Would you return all of this data exactly, leaving nothing out?

── Data segment ──

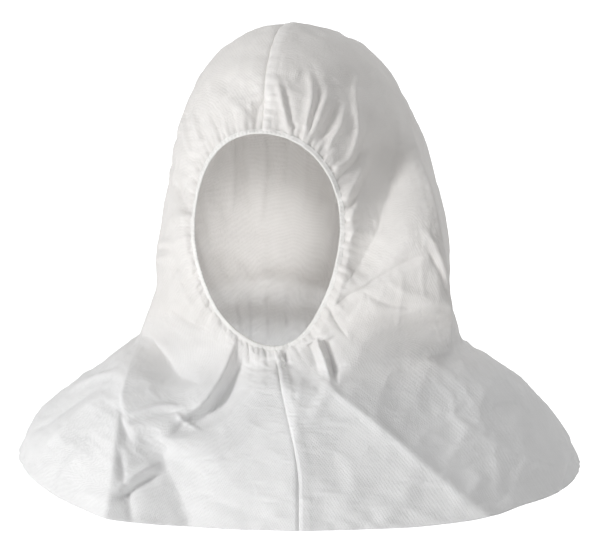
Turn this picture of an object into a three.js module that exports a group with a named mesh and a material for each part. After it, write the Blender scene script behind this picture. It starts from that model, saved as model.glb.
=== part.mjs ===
// Disposable protective hood with a shoulder cape, in millimetres, +Z up.
// The wearer faces -Y and the wearer's left is +X. The origin is where the inside of the crown
// rests on the top of the head. The hood is turned a little to the wearer's right on the cape.
import * as THREE from 'three';

// ---- Driving dimensions ----
const CLOTH = 1.6; // wall of the cloth panels
const GAP = 0.3; // clearance between pieces that touch
const HOOD_BREADTH = 302; // at the jaw, where the hood is widest
const HOOD_DEPTH = 280; // front to back at the cheeks
const CROWN_FORWARD = 48; // top of the crown, ahead of the turning axis
const NECK_DROP = 308; // crown to the bend between hood and cape, at the sides
const NECK_BREADTH = 320;
const NECK_DEPTH = 240;
const CAPE_BREADTH = 552; // hem, shoulder to shoulder
const CAPE_DEPTH = 376; // hem, chest to back
const SHOULDER_HEM_DROP = 420; // crown to the hem at the shoulders
const FRONT_HEM_DROP = 460; // crown to the hem on the chest
const BACK_HEM_DROP = 455; // crown to the hem on the back
const OPENING_WIDTH = 143;
const OPENING_HEIGHT = 204;
const OPENING_DROP = 96; // crown to the top of the face opening
const OPENING_EGG = 0.1; // how much narrower the opening is towards the chin
const HOOD_TURN = 16; // degrees, face to the wearer's right
const TURN_FADE_TOP = 255; // crown to where the turn starts to fade
const TURN_FADE_BOTTOM = 420; // crown to where the cape is straight again
const SEAM_ALLOWANCE = 8; // depth of the turned-in seam edges
const BINDING_CLOTH = 0.8; // wall of the folded binding strip
const BINDING_LEG = 4; // how far the strip reaches over the cloth
const ELASTIC_WIDTH = 2;
const THREAD = 1; // thickness of a thread run

// ---- Resolution ----
const COLUMNS = 24; // from the front seam round to the crown seam
const ROWS = 28; // from the face opening to the hem

// The flange may stand this far behind the cloth where the binding covers it.
const COVERED_FLANGE = 0.2;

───

* Answer to this exercise
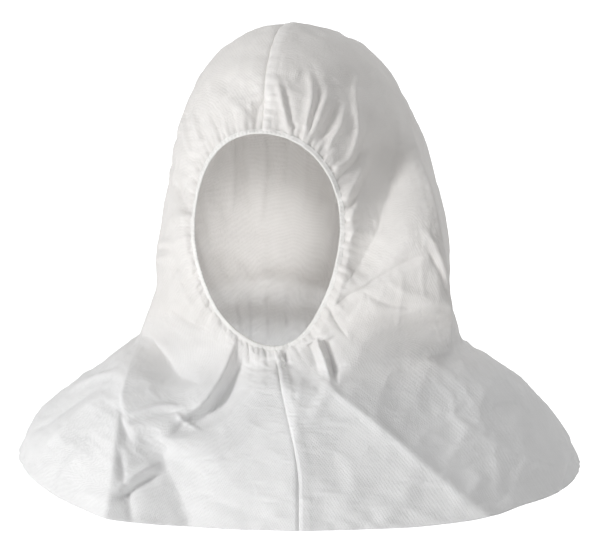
Turn this picture of an object into a three.js module that exports a group with a named mesh and a material for each part. After it, write the Blender scene script behind this picture. It starts from that model, saved as model.glb.
=== part.mjs ===
// Disposable protective hood with a shoulder cape, in millimetres, +Z up.
// The wearer faces -Y and the wearer's left is +X. The origin is where the inside of the crown
// rests on the top of the head. The hood is turned a little to the wearer's right on the cape.
import * as THREE from 'three';

// ---- Driving dimensions ----
const CLOTH = 1.6; // wall of the cloth panels
const GAP = 0.3; // clearance between pieces that touch
const HOOD_BREADTH = 302; // at the jaw, where the hood is widest
const HOOD_DEPTH = 280; // front to back at the cheeks
const CROWN_FORWARD = 48; // top of the crown, ahead of the turning axis
const NECK_DROP = 308; // crown to the bend between hood and cape, at the sides
const NECK_BREADTH = 320;
const NECK_DEPTH = 240;
const CAPE_BREADTH = 552; // hem, shoulder to shoulder
const CAPE_DEPTH = 376; // hem, chest to back
const SHOULDER_HEM_DROP = 420; // crown to the hem at the shoulders
const FRONT_HEM_DROP = 460; // crown to the hem on the chest
const BACK_HEM_DROP = 455; // crown to the hem on the back
const OPENING_WIDTH = 143;
const OPENING_HEIGHT = 204;
const OPENING_DROP = 96; // crown to the top of the face opening
const OPENING_EGG = 0.1; // how much narrower the opening is towards the chin
const HOOD_TURN = 16; // degrees, face to the wearer's right
const TURN_FADE_TOP = 255; // crown to where the turn starts to fade
const TURN_FADE_BOTTOM = 420; // crown to where the cape is straight again
const SEAM_ALLOWANCE = 8; // depth of the turned-in seam edges
const BINDING_CLOTH = 0.8; // wall of the folded binding strip
const BINDING_LEG = 4; // how far the strip reaches over the cloth
const ELASTIC_WIDTH = 2;
const THREAD = 1; // thickness of a thread run

// ---- Resolution ----
const COLUMNS = 24; // from the front seam round to the crown seam
const ROWS = 28; // from the face opening to the hem

// The flange may stand this far behind the cloth where the binding covers it.
const COVERED_FLANGE = 0.2;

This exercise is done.